___ Input for this task

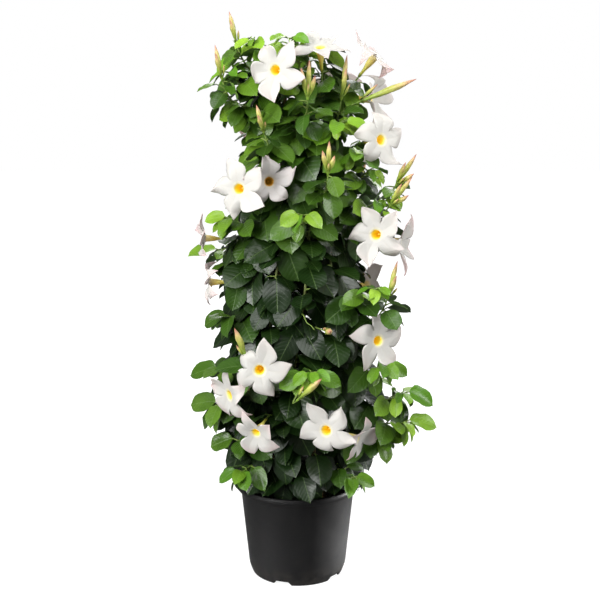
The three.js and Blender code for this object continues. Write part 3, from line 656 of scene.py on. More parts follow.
def draw(n):
    """A repeatable draw from 0 to 1 for a whole number."""
    x = math.sin(n * 12.9898 + 4.137) * 43758.5453
    return x - math.floor(x)


def tilted(flat, angle):
    """A level unit vector turned up by an angle in degrees."""
    return flat * math.cos(math.radians(angle)) + UP * math.sin(math.radians(angle))


def facing(right, above):
    """A unit vector so many degrees right of the front and above the horizon."""
    return tilted(polar(right - 90, 1, 0), above)


def levelled(vector):
    return Vector((vector.x, vector.y, 0)).normalized()


def stem_point(vine, z):
    sway = SWAY * math.sin(z / 31 + vine * 1.7) if z > TWIST_FROM else 0
    azimuth = vine * 360 / VINES + TWIST_PER_MM * max(0, z - TWIST_FROM)
    return polar(azimuth, on_line(STEM_DISTANCE, z) + sway, z) * MM


def bezier(start, bend, end, steps):
    shares = [i / steps for i in range(steps + 1)]
    return [start * (1 - t) ** 2 + bend * (2 * t * (1 - t)) + end * t * t for t in shares]


def spaced(points, steps):
    """So many even steps along a line through points."""
    marks = [0]
    for a, b in zip(points, points[1:]):
        marks.append(marks[-1] + (b - a).length)
    made, k = [points[0]], 0
    for i in range(1, steps):
        goal = marks[-1] * i / steps
        while marks[k + 1] < goal:
            k += 1
        made.append(points[k].lerp(points[k + 1], (goal - marks[k]) / (marks[k + 1] - marks[k])))
    return made + [points[-1]]


solids = [bmesh.new() for _ in range(VINES)]
for vine, solid in enumerate(solids):
    solid.from_mesh(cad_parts[f"vine_{vine + 1:02d}"].data)
    bmesh.ops.remove_doubles(solid, verts=solid.verts, dist=1e-6)
skins = [BVHTree.FromBMesh(solid) for solid in solids]
tops = [STEM_TOPS[vine % 2] - TOP_SPREAD * draw(700 + vine) for vine in range(VINES)]


def branch_from(start, tip, way, steps=BRANCH_STEPS):
    return bezier(start, tip - way * (0.5 * (tip - start).length), tip, steps)


def misfit(vine, z, tip, way, joints):
    """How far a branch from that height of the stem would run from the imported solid's branches."""
    bones = spaced(branch_from(stem_point(vine, z), tip, way, 24), joints)
    spots = [a.lerp(b, share) for a, b in zip(bones, bones[1:]) for share in (0.3, 0.6, 0.9)]
    depth = 0.5 * BRANCH_RADIUS * MM
    return sum((skins[vine].find_nearest(spot)[3] - depth) ** 2 for spot in spots[1:-1])


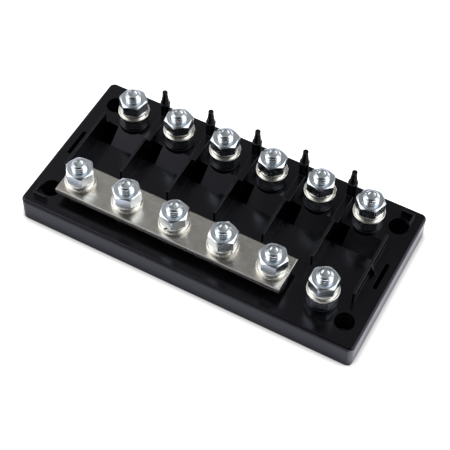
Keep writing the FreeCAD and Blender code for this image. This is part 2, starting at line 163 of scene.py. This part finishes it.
# Soft boxes: turn from +X, height, radius of the even part and of the whole, all in degrees, and
# strength. The last one is a dark panel. The room behind them fades from horizon to ceiling.
SOFT_BOXES = (
    (27, 42, 20, 36, 1.9),
    (195, 40, 18, 40, 1.7),
    (165, 45, 15, 46, 0.27),
    (-75, 56, 15, 50, -0.17),
)
CEILING = 0.175
HORIZON = 0.36
CEILING_FROM = 0.6
DARKEST = 0.02


def make_camera():
    azimuth = math.radians(CAMERA_AZIMUTH)
    elevation = math.radians(CAMERA_ELEVATION)
    roll = math.radians(CAMERA_ROLL)
    back = Vector((math.sin(azimuth) * math.cos(elevation),
                   -math.cos(azimuth) * math.cos(elevation),
                   math.sin(elevation)))
    right = Vector((math.cos(azimuth), math.sin(azimuth), 0.0))
    up = back.cross(right)
    turned_right = math.cos(roll) * right + math.sin(roll) * up
    turned_up = math.cos(roll) * up - math.sin(roll) * right
    camera = bpy.data.objects.new("camera", bpy.data.cameras.new("camera"))
    camera.data.sensor_width = SENSOR_MM
    camera.data.lens = FOCAL_PIXELS / FRAME_PIXELS * SENSOR_MM
    camera.data.clip_start = NEAREST
    camera.data.clip_end = FARTHEST
    axes = Matrix((turned_right, turned_up, back)).transposed()
    camera.matrix_world = Matrix.Translation(CAMERA_TARGET + CAMERA_DISTANCE * back) @ axes.to_4x4()
    bpy.context.scene.collection.objects.link(camera)
    bpy.context.scene.camera = camera


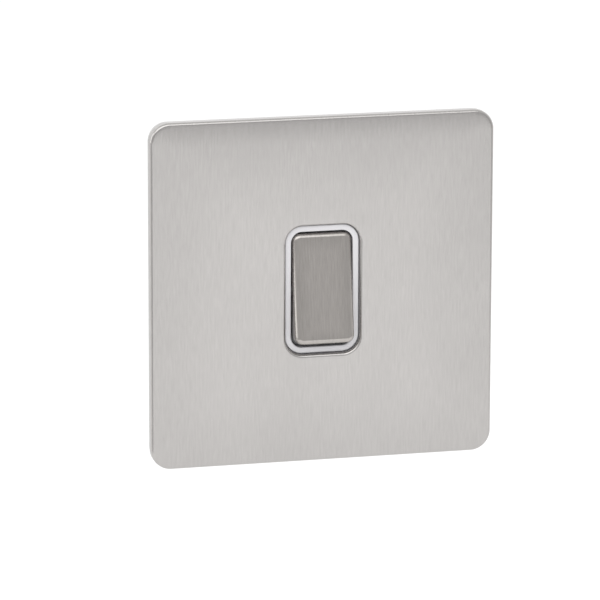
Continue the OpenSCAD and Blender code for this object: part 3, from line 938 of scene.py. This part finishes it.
def build_floor():
    """Plain pale floor below the switch, whose table-wide front the metal mirrors."""
    mesh = bmesh.new()
    outline = [
        (-FLOOR_HALF_WIDTH, FLOOR_BACK),
        (-FLOOR_HALF_WIDTH, FLOOR_FRONT),
        (TABLE_LEFT, FLOOR_FRONT),
        (TABLE_LEFT, TABLE_FRONT),
        (TABLE_RIGHT, TABLE_FRONT),
        (TABLE_RIGHT, FLOOR_FRONT),
        (FLOOR_HALF_WIDTH, FLOOR_FRONT),
        (FLOOR_HALF_WIDTH, FLOOR_BACK),
    ]
    mesh.faces.new([mesh.verts.new((x, y, FLOOR_LEVEL)) for x, y in outline])
    floor = make_object("Floor", mesh)
    material, shader = new_material("Floor", (0.85, 0.85, 0.85), 0.0, 0.9)
    shader.inputs["Emission Color"].default_value = (*WHITE, 1)
    shader.inputs["Emission Strength"].default_value = FLOOR_GLOW
    shader.inputs["Specular IOR Level"].default_value = 0.0
    floor.data.materials.append(material)


def softbox(name, position, width, height, power):
    """Rectangular light that faces the switch and isn't seen itself."""
    data = bpy.data.lights.new(name, "AREA")
    data.shape = "RECTANGLE"
    data.size = width
    data.size_y = height
    data.energy = power
    light = bpy.data.objects.new(name, data)
    light.location = position
    aim = -Vector(position)
    light.rotation_euler = aim.to_track_quat("-Z", "Y").to_euler()
    light.visible_camera = False
    bpy.context.scene.collection.objects.link(light)


def build_lights():
    """A weak light from the left and a broad one from above the front."""
    softbox("Left light", (-1.4, -0.3, 0.35), width=1.0, height=1.0, power=3.2)
    softbox("Front light", (-0.4, -1.8, 1.35), width=2.4, height=1.5, power=17)


def build_camera():
    """Long lens in front of the switch, up and to the left, and not quite level."""
    cos_yaw = math.cos(CAMERA_YAW)
    sin_yaw = math.sin(CAMERA_YAW)
    cos_pitch = math.cos(CAMERA_PITCH)
    sin_pitch = math.sin(CAMERA_PITCH)
    forward = Vector((sin_yaw * cos_pitch, cos_yaw * cos_pitch, -sin_pitch))
    level = Vector((cos_yaw, -sin_yaw, 0))
    upright = level.cross(forward)
    right = math.cos(CAMERA_ROLL) * level + math.sin(CAMERA_ROLL) * upright
    up = math.cos(CAMERA_ROLL) * upright - math.sin(CAMERA_ROLL) * level
    rotation = Matrix((right, up, -forward)).transposed().to_4x4()
    data = bpy.data.cameras.new("Camera")
    data.lens = CAMERA_LENS
    data.sensor_width = CAMERA_SENSOR
    camera = bpy.data.objects.new("Camera", data)
    camera.matrix_world = Matrix.Translation(CAMERA_PLACE) @ rotation
    bpy.context.scene.collection.objects.link(camera)
    bpy.context.scene.camera = camera


bpy.context.scene.view_settings.view_transform = "Standard"
build_plate()
build_surround()
build_rocker_cap()
build_plunger_spring()
build_screws()
dress_cad_pieces()
build_world()
build_floor()
build_lights()
build_camera()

______

Given task: Take the records above and return them exactly as written.

The answer:
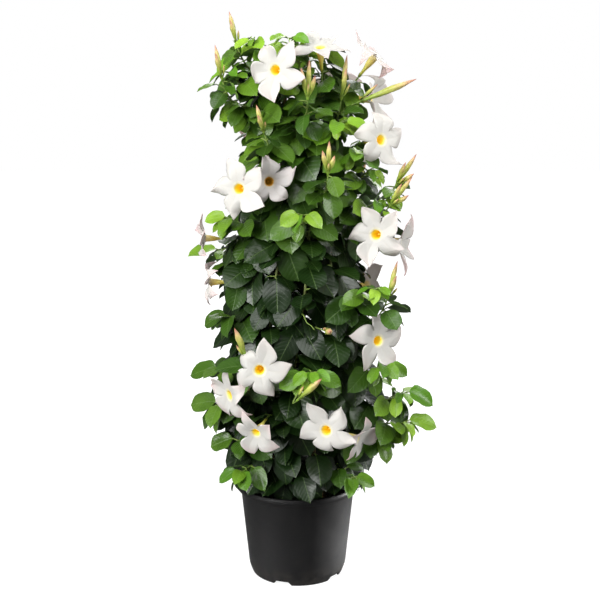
The three.js and Blender code for this object continues. Write part 3, from line 656 of scene.py on. More parts follow.
def draw(n):
    """A repeatable draw from 0 to 1 for a whole number."""
    x = math.sin(n * 12.9898 + 4.137) * 43758.5453
    return x - math.floor(x)


def tilted(flat, angle):
    """A level unit vector turned up by an angle in degrees."""
    return flat * math.cos(math.radians(angle)) + UP * math.sin(math.radians(angle))


def facing(right, above):
    """A unit vector so many degrees right of the front and above the horizon."""
    return tilted(polar(right - 90, 1, 0), above)


def levelled(vector):
    return Vector((vector.x, vector.y, 0)).normalized()


def stem_point(vine, z):
    sway = SWAY * math.sin(z / 31 + vine * 1.7) if z > TWIST_FROM else 0
    azimuth = vine * 360 / VINES + TWIST_PER_MM * max(0, z - TWIST_FROM)
    return polar(azimuth, on_line(STEM_DISTANCE, z) + sway, z) * MM


def bezier(start, bend, end, steps):
    shares = [i / steps for i in range(steps + 1)]
    return [start * (1 - t) ** 2 + bend * (2 * t * (1 - t)) + end * t * t for t in shares]


def spaced(points, steps):
    """So many even steps along a line through points."""
    marks = [0]
    for a, b in zip(points, points[1:]):
        marks.append(marks[-1] + (b - a).length)
    made, k = [points[0]], 0
    for i in range(1, steps):
        goal = marks[-1] * i / steps
        while marks[k + 1] < goal:
            k += 1
        made.append(points[k].lerp(points[k + 1], (goal - marks[k]) / (marks[k + 1] - marks[k])))
    return made + [points[-1]]


solids = [bmesh.new() for _ in range(VINES)]
for vine, solid in enumerate(solids):
    solid.from_mesh(cad_parts[f"vine_{vine + 1:02d}"].data)
    bmesh.ops.remove_doubles(solid, verts=solid.verts, dist=1e-6)
skins = [BVHTree.FromBMesh(solid) for solid in solids]
tops = [STEM_TOPS[vine % 2] - TOP_SPREAD * draw(700 + vine) for vine in range(VINES)]


def branch_from(start, tip, way, steps=BRANCH_STEPS):
    return bezier(start, tip - way * (0.5 * (tip - start).length), tip, steps)


def misfit(vine, z, tip, way, joints):
    """How far a branch from that height of the stem would run from the imported solid's branches."""
    bones = spaced(branch_from(stem_point(vine, z), tip, way, 24), joints)
    spots = [a.lerp(b, share) for a, b in zip(bones, bones[1:]) for share in (0.3, 0.6, 0.9)]
    depth = 0.5 * BRANCH_RADIUS * MM
    return sum((skins[vine].find_nearest(spot)[3] - depth) ** 2 for spot in spots[1:-1])


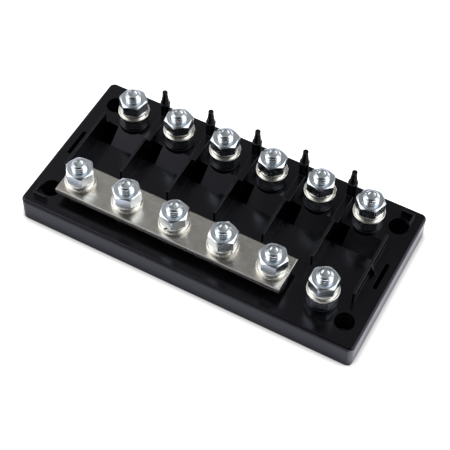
Keep writing the FreeCAD and Blender code for this image. This is part 2, starting at line 163 of scene.py. This part finishes it.
# Soft boxes: turn from +X, height, radius of the even part and of the whole, all in degrees, and
# strength. The last one is a dark panel. The room behind them fades from horizon to ceiling.
SOFT_BOXES = (
    (27, 42, 20, 36, 1.9),
    (195, 40, 18, 40, 1.7),
    (165, 45, 15, 46, 0.27),
    (-75, 56, 15, 50, -0.17),
)
CEILING = 0.175
HORIZON = 0.36
CEILING_FROM = 0.6
DARKEST = 0.02


def make_camera():
    azimuth = math.radians(CAMERA_AZIMUTH)
    elevation = math.radians(CAMERA_ELEVATION)
    roll = math.radians(CAMERA_ROLL)
    back = Vector((math.sin(azimuth) * math.cos(elevation),
                   -math.cos(azimuth) * math.cos(elevation),
                   math.sin(elevation)))
    right = Vector((math.cos(azimuth), math.sin(azimuth), 0.0))
    up = back.cross(right)
    turned_right = math.cos(roll) * right + math.sin(roll) * up
    turned_up = math.cos(roll) * up - math.sin(roll) * right
    camera = bpy.data.objects.new("camera", bpy.data.cameras.new("camera"))
    camera.data.sensor_width = SENSOR_MM
    camera.data.lens = FOCAL_PIXELS / FRAME_PIXELS * SENSOR_MM
    camera.data.clip_start = NEAREST
    camera.data.clip_end = FARTHEST
    axes = Matrix((turned_right, turned_up, back)).transposed()
    camera.matrix_world = Matrix.Translation(CAMERA_TARGET + CAMERA_DISTANCE * back) @ axes.to_4x4()
    bpy.context.scene.collection.objects.link(camera)
    bpy.context.scene.camera = camera


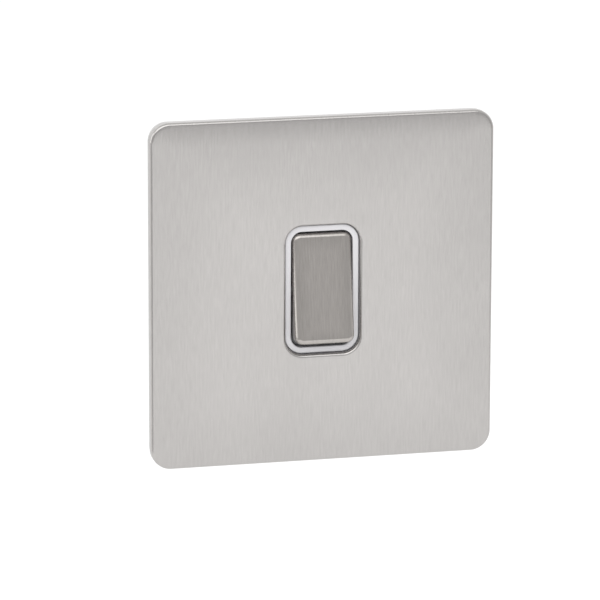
Continue the OpenSCAD and Blender code for this object: part 3, from line 938 of scene.py. This part finishes it.
def build_floor():
    """Plain pale floor below the switch, whose table-wide front the metal mirrors."""
    mesh = bmesh.new()
    outline = [
        (-FLOOR_HALF_WIDTH, FLOOR_BACK),
        (-FLOOR_HALF_WIDTH, FLOOR_FRONT),
        (TABLE_LEFT, FLOOR_FRONT),
        (TABLE_LEFT, TABLE_FRONT),
        (TABLE_RIGHT, TABLE_FRONT),
        (TABLE_RIGHT, FLOOR_FRONT),
        (FLOOR_HALF_WIDTH, FLOOR_FRONT),
        (FLOOR_HALF_WIDTH, FLOOR_BACK),
    ]
    mesh.faces.new([mesh.verts.new((x, y, FLOOR_LEVEL)) for x, y in outline])
    floor = make_object("Floor", mesh)
    material, shader = new_material("Floor", (0.85, 0.85, 0.85), 0.0, 0.9)
    shader.inputs["Emission Color"].default_value = (*WHITE, 1)
    shader.inputs["Emission Strength"].default_value = FLOOR_GLOW
    shader.inputs["Specular IOR Level"].default_value = 0.0
    floor.data.materials.append(material)


def softbox(name, position, width, height, power):
    """Rectangular light that faces the switch and isn't seen itself."""
    data = bpy.data.lights.new(name, "AREA")
    data.shape = "RECTANGLE"
    data.size = width
    data.size_y = height
    data.energy = power
    light = bpy.data.objects.new(name, data)
    light.location = position
    aim = -Vector(position)
    light.rotation_euler = aim.to_track_quat("-Z", "Y").to_euler()
    light.visible_camera = False
    bpy.context.scene.collection.objects.link(light)


def build_lights():
    """A weak light from the left and a broad one from above the front."""
    softbox("Left light", (-1.4, -0.3, 0.35), width=1.0, height=1.0, power=3.2)
    softbox("Front light", (-0.4, -1.8, 1.35), width=2.4, height=1.5, power=17)


def build_camera():
    """Long lens in front of the switch, up and to the left, and not quite level."""
    cos_yaw = math.cos(CAMERA_YAW)
    sin_yaw = math.sin(CAMERA_YAW)
    cos_pitch = math.cos(CAMERA_PITCH)
    sin_pitch = math.sin(CAMERA_PITCH)
    forward = Vector((sin_yaw * cos_pitch, cos_yaw * cos_pitch, -sin_pitch))
    level = Vector((cos_yaw, -sin_yaw, 0))
    upright = level.cross(forward)
    right = math.cos(CAMERA_ROLL) * level + math.sin(CAMERA_ROLL) * upright
    up = math.cos(CAMERA_ROLL) * upright - math.sin(CAMERA_ROLL) * level
    rotation = Matrix((right, up, -forward)).transposed().to_4x4()
    data = bpy.data.cameras.new("Camera")
    data.lens = CAMERA_LENS
    data.sensor_width = CAMERA_SENSOR
    camera = bpy.data.objects.new("Camera", data)
    camera.matrix_world = Matrix.Translation(CAMERA_PLACE) @ rotation
    bpy.context.scene.collection.objects.link(camera)
    bpy.context.scene.camera = camera


bpy.context.scene.view_settings.view_transform = "Standard"
build_plate()
build_surround()
build_rocker_cap()
build_plunger_spring()
build_screws()
dress_cad_pieces()
build_world()
build_floor()
build_lights()
build_camera()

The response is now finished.